Investigation on the Photodegradation Performance of S-Rich g-C3N4/MnO2 Composites for Efficient Removal of Hazardous Dyes From Aqueous Phase

Sulfur (S)-rich g-C₃N₄/α-MnO₂ (α-MnO₂/GCN-S) heterojunction was synthesized using a simple hydrothermal technique, which was effectively utilized for the photodegradation of methylene blue and congo red dyes under visible light illumination. The results of the characterization analysis suggest that the α-MnO₂/GCN-S composite exhibits a high crystalline nature and the heterojunction successfully formed between g-C₃N₄ and α-MnO₂ demonstrates an effective photocatalytic agent for selected hazardous dyes.
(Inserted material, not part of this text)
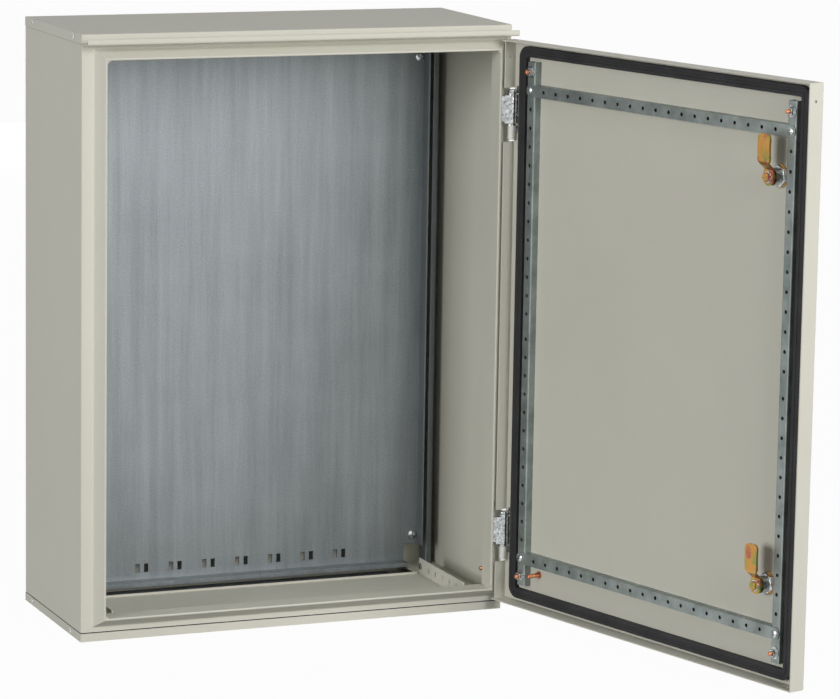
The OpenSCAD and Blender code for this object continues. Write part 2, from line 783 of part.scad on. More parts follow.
module hinge_bracket_upper() { hinge_bracket(hinge_high); }
module hinge_bracket_lower() { hinge_bracket(hinge_low); }

// ---- locks ----

module lock_housing(z) {
    color(zinc) on_door() on_panel(lock_x, z) difference() {
        union() {
            translate([0, 0, -sheet - 3]) cylinder(r = 15, h = 3, $fn = 64);
            translate([0, 0, -sheet - 1]) cylinder(r = housing_r, h = 18 + sheet, $fn = 64);
        }
        translate([0, 0, -10]) cylinder(r = insert_r + 0.05, h = 40, $fn = 64);
    }
}

module lock_housing_upper() { lock_housing(lock_high); }
module lock_housing_lower() { lock_housing(lock_low); }

module lock_nut(z) {
    color(zinc) on_door() on_panel(lock_x, z) {
        washer(14.5, 1.2, housing_r);
        translate([0, 0, 1.2]) hex_nut(25, 6, housing_r);
    }
}

module lock_nut_upper() { lock_nut(lock_high); }
module lock_nut_lower() { lock_nut(lock_low); }

// The turning core: a key recess outside and a square for the cam inside.
module lock_insert(z) {
    core_l = 17;
    color(zinc) on_door() on_panel(lock_x, z) difference() {
        union() {
            translate([0, 0, -sheet - 2]) cylinder(r = insert_r, h = core_l + sheet + 2, $fn = 64);
            translate([0, 0, core_l]) cylinder(r = insert_r - 1, h = 2, $fn = 48);
            translate([-4, -4, 19]) cube([8, 8, cam_t]);
        }
        translate([0, 0, -sheet - 3]) cylinder(r = 5.5, h = 8, $fn = 48);
        translate([0, 0, 8]) cylinder(r = 2, h = 30, $fn = 32);
    }
    color(zinc) on_door() on_panel(lock_x, z) translate([0, 0, -sheet - 2 + eps]) {
        cylinder(r = 2.2, h = 6, $fn = 32);
        translate([-4.2, -0.9, 0]) cube([8.4, 1.8, 6]);
    }
}

module lock_insert_upper() { lock_insert(lock_high); }
module lock_insert_lower() { lock_insert(lock_low); }

// A cranked bar that points up when open; its blade stands further in than its hub.
module lock_cam(z) {
    blade_w = 16;
    hub_y = 0;
    blade_y = cam_blade_y - cam_hub_y;
    path = [[hub_y, -11], [hub_y, 11], [blade_y, 20], [blade_y, cam_reach]];
    color(chromate) on_door() translate([lock_x, cam_hub_y, z]) difference() {
        intersection() {
            translate([-blade_w / 2, 0, 0]) along_x(0, blade_w) folded_sheet(path, cam_t, 3.2);
            along_y(-5, 30) round_rect(-blade_w / 2, blade_w / 2, -11, cam_reach, 4);
        }
        translate([-4, -1, -4]) cube([8, cam_t + 2, 8]);
    }
}

module lock_cam_upper() { lock_cam(lock_high); }
module lock_cam_lower() { lock_cam(lock_low); }

module cam_washer(z) {
    color(zinc) on_door() translate([lock_x, cam_hub_y + cam_t, z]) rotate([-90, 0, 0]) washer(7.5, 1.5, 2.7);
}

module cam_washer_upper() { cam_washer(lock_high); }
module cam_washer_lower() { cam_washer(lock_low); }

module cam_bolt(z) {
    color(chromate) on_door() translate([lock_x, cam_hub_y + cam_t + 1.5, z]) rotate([-90, 0, 0]) {
        cylinder(d = 10 / cos(30), h = 4.5, $fn = 6);
        translate([0, 0, -8]) cylinder(r = 2, h = 8, $fn = 32);
    }
}

module cam_bolt_upper() { cam_bolt(lock_high); }
module cam_bolt_lower() { cam_bolt(lock_low); }

// ---- what is drawn ----

body_wrap();
front_header();
front_sill();
roof();
base_pan();
base_seal();
body_floor();
floor_rail_left();
floor_rail_right();
floor_rail_screws();
gland_plate();
gland_gasket();
gland_screws();
support_rail_left();
support_rail_right();
mounting_plate();
plate_screws();
plate_standoffs();
body_earth_stud();
roof_rivets();
base_rivets();
hinge_leaf_upper();
hinge_leaf_lower();
hinge_pin_upper();
hinge_pin_lower();
hinge_sleeve_upper();
hinge_sleeve_lower();
door_panel();
door_gasket();
door_rail_hinge_side();
door_rail_lock_side();
door_rail_top();
door_rail_bottom();
rail_studs();
rail_washers();
rail_nuts();
rail_screws();
door_earth_bolt();
hinge_bracket_upper();
hinge_bracket_lower();
lock_housing_upper();
lock_housing_lower();
lock_nut_upper();
lock_nut_lower();
lock_insert_upper();
lock_insert_lower();
lock_cam_upper();
lock_cam_lower();
cam_washer_upper();
cam_washer_lower();
cam_bolt_upper();
cam_bolt_lower();
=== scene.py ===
import bpy
import json
import math
from mathutils import Matrix, Vector

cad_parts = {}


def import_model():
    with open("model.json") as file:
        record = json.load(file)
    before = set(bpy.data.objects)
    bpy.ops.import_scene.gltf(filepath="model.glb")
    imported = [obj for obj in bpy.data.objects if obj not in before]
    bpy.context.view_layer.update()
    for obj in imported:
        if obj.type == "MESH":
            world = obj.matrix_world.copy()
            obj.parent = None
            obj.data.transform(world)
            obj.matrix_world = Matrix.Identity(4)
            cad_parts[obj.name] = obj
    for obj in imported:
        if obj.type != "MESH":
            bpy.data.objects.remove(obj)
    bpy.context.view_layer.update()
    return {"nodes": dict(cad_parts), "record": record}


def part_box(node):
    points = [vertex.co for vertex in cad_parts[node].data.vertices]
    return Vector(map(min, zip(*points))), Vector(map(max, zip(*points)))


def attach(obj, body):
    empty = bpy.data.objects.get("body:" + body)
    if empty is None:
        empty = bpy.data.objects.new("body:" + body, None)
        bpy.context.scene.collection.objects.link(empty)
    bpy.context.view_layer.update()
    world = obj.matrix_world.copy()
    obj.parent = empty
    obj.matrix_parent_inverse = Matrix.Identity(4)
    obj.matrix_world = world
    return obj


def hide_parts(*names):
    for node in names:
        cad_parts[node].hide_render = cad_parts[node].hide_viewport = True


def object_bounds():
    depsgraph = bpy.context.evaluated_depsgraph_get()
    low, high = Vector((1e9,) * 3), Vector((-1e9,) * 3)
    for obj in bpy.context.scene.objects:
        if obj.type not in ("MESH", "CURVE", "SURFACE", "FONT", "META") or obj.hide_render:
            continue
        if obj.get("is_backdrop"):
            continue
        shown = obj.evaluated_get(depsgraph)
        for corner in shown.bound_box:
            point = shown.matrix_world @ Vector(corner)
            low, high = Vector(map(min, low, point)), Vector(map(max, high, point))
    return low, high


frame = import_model()
record = frame["record"]
nodes = frame["nodes"]
print("cabinet loaded:", len(nodes), "nodes")


def moved(x, y, z):
    return Matrix.Translation((x, y, z))


def turned(degrees, axis):
    return Matrix.Rotation(math.radians(degrees), 4, axis)


# yaw, pitch and roll in degrees
camera = {"place": (-1.8653, -5.0755, 1.3176), "yaw": 22.398, "pitch": 10.076, "roll": 0.958,
          "lens": 173.77, "sensor": 36, "near": 0.05, "far": 60}


def aimedCamera(c):
    data = bpy.data.cameras.new("viewCamera")
    data.lens = c["lens"]
    data.sensor_width = c["sensor"]
    data.clip_start = c["near"]
    data.clip_end = c["far"]
    seat = bpy.data.objects.new("viewCamera", data)
    bpy.context.collection.objects.link(seat)
    turn = turned(-c["yaw"], "Z") @ turned(90 - c["pitch"], "X") @ turned(c["roll"], "Z")
    seat.matrix_world = moved(*c["place"]) @ turn
    return seat


bpy.context.scene.camera = aimedCamera(camera)
print("camera aimed")


class Link:
    # one node socket that takes part in sums
    def __init__(self, tree, socket):
        self.tree = tree
        self.socket = socket

    def maths(self, operation, first, second):
        node = self.tree.nodes.new("ShaderNodeMath")
        node.operation = operation
        plug(self.tree, node.inputs[0], first)
        plug(self.tree, node.inputs[1], second)
        return Link(self.tree, node.outputs[0])

    def __add__(self, other): return self.maths("ADD", self, other)
    def __radd__(self, other): return self.maths("ADD", other, self)
    def __sub__(self, other): return self.maths("SUBTRACT", self, other)
    def __rsub__(self, other): return self.maths("SUBTRACT", other, self)
    def __mul__(self, other): return self.maths("MULTIPLY", self, other)
    def __rmul__(self, other): return self.maths("MULTIPLY", other, self)
    def atLeast(self, other): return self.maths("MAXIMUM", self, other)


def plug(tree, socket, value):
    if isinstance(value, Link):
        tree.links.new(value.socket, socket)
    elif hasattr(socket.default_value, "__len__"):
        size = len(socket.default_value)
        socket.default_value = (tuple(value) + (1.0,))[:size]
    else:
        socket.default_value = value


class NodeWork:
    # fills a tree: node() adds any node, from its type, its settings and its sockets' values
    def __init__(self, tree):
        self.tree = tree
        self.tree.nodes.clear()

    def node(self, kind, settings=None, sockets=None, out=0):
        made = self.tree.nodes.new(kind)
        for key, value in (settings or {}).items():
            setattr(made, key, value)
        for key, value in (sockets or {}).items():
            plug(self.tree, made.inputs[key], value)
        return Link(self.tree, made.outputs[out]) if made.outputs else None

    def seenRays(self):
        # 1 on the rays that show the background: the camera's own, and those through glass or off metal
        seen = self.node("ShaderNodeLightPath", out="Is Camera Ray")
        rays = seen.socket.node.outputs
        for kind in ("Is Transmission Ray", "Is Glossy Ray"):
            seen = seen.atLeast(Link(self.tree, rays[kind]))
        return seen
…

According to the obtained findings, α-MnO₂/GCN-S composite exhibited outstanding visible light absorption when compared with pure g-C₃N₄ and α-MnO₂ under visible light irradiation. The enhanced photocatalytic performance of the α-MnO₂/GCN-S can be attributed to the effective separation of electron–hole pairs facilitated by g-C₃N₄, along with the improved visible light absorption properties of the S-doped α-MnO₂. The findings indicate that the α-MnO₂/GCN-S composite demonstrates exceptional photocatalytic performance, achieving degradation efficiencies of 91% and 92% for congo red and methylene blue in 30 and 60 min, respectively. On the other hand, the pristine form of GCN-S and α-MnO₂ exhibited lower degradation rates of 51% and 55% for congo red, and 67%, 69% for methylene blue, respectively. These results highlight the capability of α-MnO₂/GCN-S composites to efficiently eliminate harmful dyes from aqueous solutions.